### WHAT NEEDS TO BE DONE:
Copy each line below that contains "imported".

### DATA FOR THE TASK:
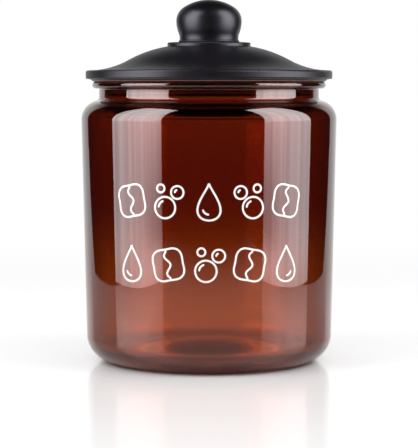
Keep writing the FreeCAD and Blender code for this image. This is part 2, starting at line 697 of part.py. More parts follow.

==

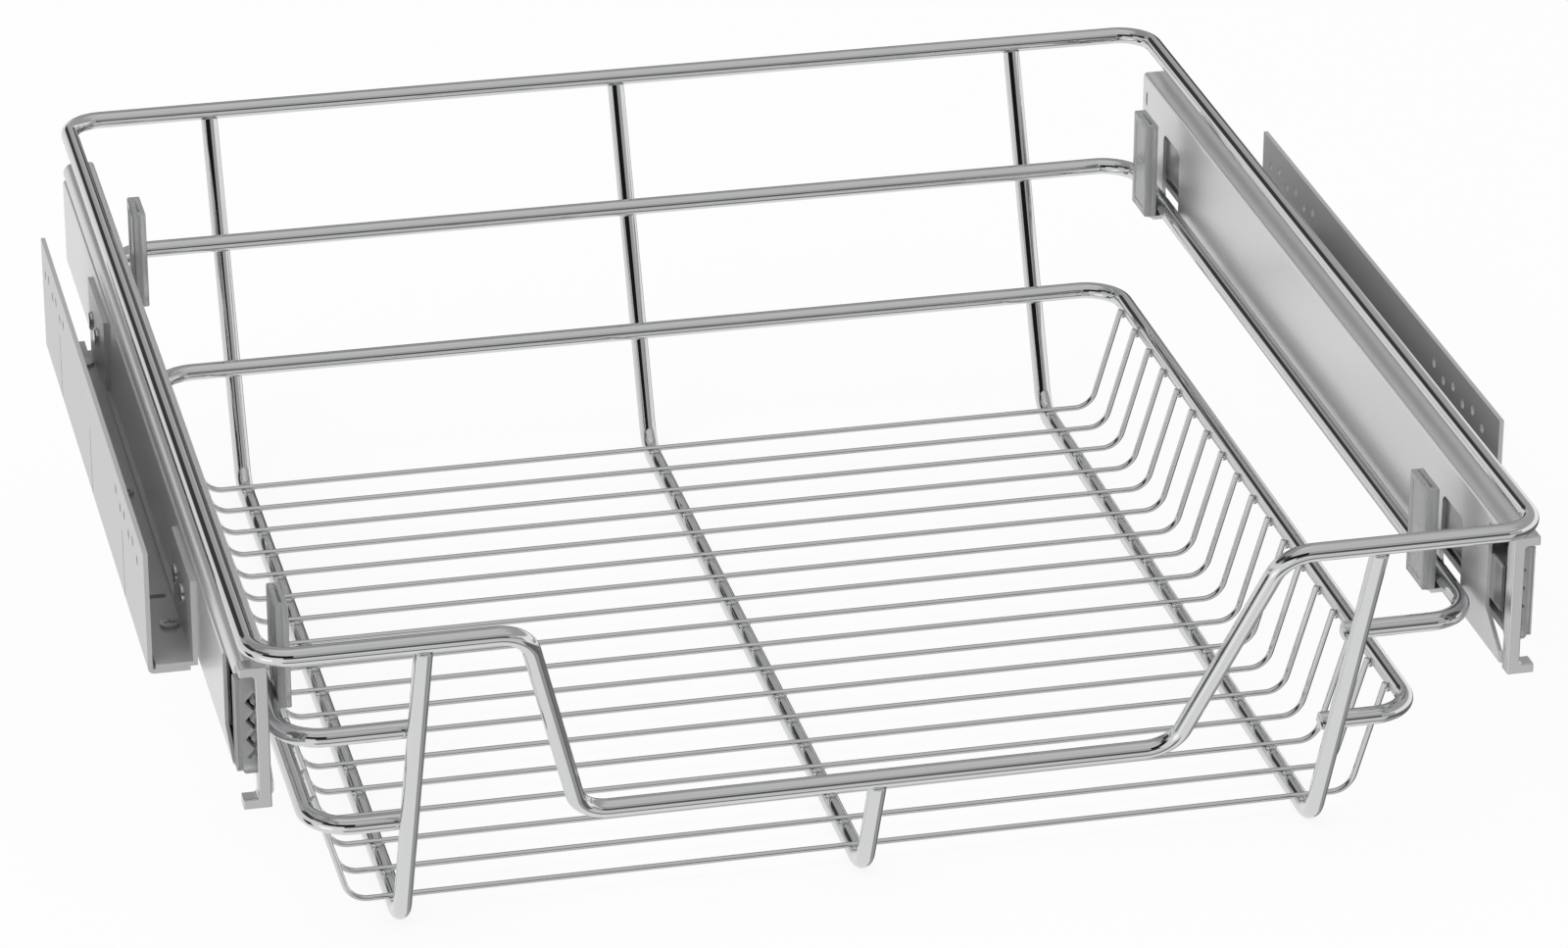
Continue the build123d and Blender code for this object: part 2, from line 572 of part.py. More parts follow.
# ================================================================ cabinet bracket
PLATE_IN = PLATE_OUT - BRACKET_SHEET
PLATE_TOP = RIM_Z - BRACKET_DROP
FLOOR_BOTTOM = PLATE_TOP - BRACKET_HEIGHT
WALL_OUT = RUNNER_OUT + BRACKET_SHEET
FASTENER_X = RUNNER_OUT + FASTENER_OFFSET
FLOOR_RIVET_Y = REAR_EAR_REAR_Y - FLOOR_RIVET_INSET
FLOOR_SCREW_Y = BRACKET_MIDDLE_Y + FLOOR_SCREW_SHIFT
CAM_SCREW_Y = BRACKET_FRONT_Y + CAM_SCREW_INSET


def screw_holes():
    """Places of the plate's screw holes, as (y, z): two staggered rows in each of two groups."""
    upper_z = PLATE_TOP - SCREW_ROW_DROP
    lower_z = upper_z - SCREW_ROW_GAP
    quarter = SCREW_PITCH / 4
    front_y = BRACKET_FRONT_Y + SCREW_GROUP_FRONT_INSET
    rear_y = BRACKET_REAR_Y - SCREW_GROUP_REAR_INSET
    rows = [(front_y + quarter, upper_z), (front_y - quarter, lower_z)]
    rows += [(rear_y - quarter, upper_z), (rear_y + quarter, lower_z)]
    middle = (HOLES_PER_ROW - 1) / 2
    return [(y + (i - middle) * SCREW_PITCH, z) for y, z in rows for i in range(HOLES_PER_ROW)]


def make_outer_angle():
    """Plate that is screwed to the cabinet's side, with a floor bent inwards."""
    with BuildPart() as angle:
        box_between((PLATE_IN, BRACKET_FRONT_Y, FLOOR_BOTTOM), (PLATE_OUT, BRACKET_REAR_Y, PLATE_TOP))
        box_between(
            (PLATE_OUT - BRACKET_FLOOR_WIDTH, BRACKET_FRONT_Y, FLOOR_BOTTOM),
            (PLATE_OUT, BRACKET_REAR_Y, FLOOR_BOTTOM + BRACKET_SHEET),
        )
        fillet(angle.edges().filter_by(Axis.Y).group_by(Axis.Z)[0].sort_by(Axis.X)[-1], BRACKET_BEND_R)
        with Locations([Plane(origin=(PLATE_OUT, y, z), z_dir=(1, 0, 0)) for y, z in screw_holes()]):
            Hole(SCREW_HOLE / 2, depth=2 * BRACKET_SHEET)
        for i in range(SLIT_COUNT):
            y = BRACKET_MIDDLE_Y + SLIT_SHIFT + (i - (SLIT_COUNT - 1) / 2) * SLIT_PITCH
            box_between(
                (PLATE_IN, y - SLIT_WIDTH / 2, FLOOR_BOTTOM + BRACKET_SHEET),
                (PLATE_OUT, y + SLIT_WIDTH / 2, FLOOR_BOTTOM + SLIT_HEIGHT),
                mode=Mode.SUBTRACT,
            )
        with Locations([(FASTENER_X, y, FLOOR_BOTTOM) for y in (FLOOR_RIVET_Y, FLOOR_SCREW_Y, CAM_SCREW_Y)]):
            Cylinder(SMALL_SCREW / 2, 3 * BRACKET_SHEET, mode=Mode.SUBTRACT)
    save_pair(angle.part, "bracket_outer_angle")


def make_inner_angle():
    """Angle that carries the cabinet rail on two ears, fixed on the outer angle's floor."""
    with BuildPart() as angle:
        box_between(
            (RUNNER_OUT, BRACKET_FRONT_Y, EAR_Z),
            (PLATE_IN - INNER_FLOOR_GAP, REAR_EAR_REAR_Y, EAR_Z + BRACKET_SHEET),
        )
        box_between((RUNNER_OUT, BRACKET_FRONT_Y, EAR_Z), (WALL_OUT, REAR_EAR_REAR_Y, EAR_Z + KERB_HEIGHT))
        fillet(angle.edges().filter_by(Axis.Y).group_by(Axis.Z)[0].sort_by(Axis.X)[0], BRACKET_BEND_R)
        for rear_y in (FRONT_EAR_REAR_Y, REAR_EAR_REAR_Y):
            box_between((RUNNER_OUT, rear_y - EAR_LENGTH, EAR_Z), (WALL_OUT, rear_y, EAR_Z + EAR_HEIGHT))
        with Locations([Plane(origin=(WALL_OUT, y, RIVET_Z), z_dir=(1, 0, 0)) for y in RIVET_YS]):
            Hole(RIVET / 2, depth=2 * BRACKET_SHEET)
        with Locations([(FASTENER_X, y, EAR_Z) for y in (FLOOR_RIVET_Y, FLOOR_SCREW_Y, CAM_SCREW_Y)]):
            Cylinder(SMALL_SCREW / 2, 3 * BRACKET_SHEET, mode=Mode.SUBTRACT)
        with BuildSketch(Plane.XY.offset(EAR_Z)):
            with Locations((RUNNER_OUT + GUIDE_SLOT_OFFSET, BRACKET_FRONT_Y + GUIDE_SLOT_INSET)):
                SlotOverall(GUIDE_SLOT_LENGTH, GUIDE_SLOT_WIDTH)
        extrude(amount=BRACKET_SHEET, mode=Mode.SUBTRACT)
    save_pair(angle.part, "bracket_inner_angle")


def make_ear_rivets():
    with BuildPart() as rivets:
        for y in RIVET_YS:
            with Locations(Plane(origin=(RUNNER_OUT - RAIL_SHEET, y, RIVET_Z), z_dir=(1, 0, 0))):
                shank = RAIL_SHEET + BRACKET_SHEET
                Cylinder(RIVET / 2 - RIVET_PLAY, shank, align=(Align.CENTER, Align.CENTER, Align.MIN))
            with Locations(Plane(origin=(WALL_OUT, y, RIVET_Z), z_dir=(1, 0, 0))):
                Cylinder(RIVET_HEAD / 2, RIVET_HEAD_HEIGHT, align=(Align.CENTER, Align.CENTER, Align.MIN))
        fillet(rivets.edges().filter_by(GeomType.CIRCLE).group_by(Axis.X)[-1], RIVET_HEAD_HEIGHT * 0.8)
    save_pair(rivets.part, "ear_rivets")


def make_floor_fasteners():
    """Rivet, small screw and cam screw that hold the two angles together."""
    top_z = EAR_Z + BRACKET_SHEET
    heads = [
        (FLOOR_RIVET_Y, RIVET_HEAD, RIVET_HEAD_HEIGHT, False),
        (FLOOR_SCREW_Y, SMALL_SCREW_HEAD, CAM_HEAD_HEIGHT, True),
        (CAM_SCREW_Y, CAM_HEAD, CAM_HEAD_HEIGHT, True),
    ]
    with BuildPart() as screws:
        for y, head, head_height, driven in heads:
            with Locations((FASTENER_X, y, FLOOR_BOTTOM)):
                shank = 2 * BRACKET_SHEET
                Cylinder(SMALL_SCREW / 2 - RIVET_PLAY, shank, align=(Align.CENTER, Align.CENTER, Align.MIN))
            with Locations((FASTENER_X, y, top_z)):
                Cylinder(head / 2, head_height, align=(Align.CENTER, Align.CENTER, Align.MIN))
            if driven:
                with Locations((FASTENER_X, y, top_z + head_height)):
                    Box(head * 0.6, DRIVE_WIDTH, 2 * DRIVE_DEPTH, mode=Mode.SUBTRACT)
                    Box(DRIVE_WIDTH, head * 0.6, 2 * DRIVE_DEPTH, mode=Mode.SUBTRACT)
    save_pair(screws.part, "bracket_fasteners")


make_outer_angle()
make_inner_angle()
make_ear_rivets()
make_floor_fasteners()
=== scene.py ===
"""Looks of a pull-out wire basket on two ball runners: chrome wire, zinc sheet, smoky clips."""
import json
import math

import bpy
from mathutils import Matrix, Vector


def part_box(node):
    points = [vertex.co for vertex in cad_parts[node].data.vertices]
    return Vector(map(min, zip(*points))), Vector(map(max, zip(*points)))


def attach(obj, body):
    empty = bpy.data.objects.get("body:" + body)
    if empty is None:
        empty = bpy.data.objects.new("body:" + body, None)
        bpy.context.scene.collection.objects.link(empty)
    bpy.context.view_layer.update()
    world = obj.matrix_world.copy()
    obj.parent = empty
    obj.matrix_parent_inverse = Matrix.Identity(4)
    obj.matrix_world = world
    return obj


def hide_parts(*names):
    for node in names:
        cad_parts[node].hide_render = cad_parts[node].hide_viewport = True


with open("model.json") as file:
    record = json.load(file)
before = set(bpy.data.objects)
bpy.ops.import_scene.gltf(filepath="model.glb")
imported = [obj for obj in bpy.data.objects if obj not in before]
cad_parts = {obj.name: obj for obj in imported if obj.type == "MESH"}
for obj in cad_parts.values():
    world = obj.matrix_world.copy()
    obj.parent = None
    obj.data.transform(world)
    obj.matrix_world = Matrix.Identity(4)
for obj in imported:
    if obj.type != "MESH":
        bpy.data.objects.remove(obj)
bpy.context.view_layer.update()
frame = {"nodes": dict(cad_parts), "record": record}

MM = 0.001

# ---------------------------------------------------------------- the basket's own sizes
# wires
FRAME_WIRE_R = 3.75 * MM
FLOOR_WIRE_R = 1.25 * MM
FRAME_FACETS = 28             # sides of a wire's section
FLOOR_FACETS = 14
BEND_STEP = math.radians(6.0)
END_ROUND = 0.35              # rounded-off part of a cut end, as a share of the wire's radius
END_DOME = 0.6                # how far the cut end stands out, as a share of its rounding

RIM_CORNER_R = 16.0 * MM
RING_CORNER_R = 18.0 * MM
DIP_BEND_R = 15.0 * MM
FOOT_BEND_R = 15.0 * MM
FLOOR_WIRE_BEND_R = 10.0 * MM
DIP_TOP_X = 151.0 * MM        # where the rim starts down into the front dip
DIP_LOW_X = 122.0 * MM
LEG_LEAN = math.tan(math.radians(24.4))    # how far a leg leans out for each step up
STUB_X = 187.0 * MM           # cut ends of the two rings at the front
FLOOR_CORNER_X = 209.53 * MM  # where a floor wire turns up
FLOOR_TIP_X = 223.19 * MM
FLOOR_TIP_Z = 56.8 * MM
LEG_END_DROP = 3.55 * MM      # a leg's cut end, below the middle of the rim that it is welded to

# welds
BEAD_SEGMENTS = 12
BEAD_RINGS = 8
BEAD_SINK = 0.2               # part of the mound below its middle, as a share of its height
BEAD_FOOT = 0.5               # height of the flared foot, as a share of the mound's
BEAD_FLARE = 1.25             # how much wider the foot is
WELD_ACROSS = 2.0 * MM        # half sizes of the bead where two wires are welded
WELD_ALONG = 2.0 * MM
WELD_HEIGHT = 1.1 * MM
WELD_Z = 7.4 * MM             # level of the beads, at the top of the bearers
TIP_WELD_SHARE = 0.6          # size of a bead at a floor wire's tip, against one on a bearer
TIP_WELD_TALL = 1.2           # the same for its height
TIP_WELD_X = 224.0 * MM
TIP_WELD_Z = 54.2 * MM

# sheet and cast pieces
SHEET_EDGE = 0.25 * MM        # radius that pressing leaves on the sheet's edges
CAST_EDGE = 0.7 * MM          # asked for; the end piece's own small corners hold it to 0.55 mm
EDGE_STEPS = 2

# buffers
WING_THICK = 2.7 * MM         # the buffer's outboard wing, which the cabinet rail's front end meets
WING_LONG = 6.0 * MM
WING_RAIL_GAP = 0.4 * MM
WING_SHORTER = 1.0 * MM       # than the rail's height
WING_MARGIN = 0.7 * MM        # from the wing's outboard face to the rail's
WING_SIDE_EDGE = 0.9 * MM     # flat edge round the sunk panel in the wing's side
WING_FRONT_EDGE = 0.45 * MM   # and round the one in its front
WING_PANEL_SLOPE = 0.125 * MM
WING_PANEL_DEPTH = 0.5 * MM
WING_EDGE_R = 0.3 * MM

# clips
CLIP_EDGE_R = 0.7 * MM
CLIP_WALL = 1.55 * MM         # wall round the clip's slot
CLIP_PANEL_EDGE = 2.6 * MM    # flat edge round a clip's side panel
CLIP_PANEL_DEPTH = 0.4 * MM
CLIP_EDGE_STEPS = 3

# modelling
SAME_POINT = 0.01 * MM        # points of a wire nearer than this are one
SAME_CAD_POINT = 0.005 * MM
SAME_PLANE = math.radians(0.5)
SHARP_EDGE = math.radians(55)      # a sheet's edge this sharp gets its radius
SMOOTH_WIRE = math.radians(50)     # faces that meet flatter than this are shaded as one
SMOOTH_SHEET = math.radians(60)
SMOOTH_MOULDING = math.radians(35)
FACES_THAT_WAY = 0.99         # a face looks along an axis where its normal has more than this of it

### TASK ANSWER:
imported = [obj for obj in bpy.data.objects if obj not in before]
cad_parts = {obj.name: obj for obj in imported if obj.type == "MESH"}
for obj in imported:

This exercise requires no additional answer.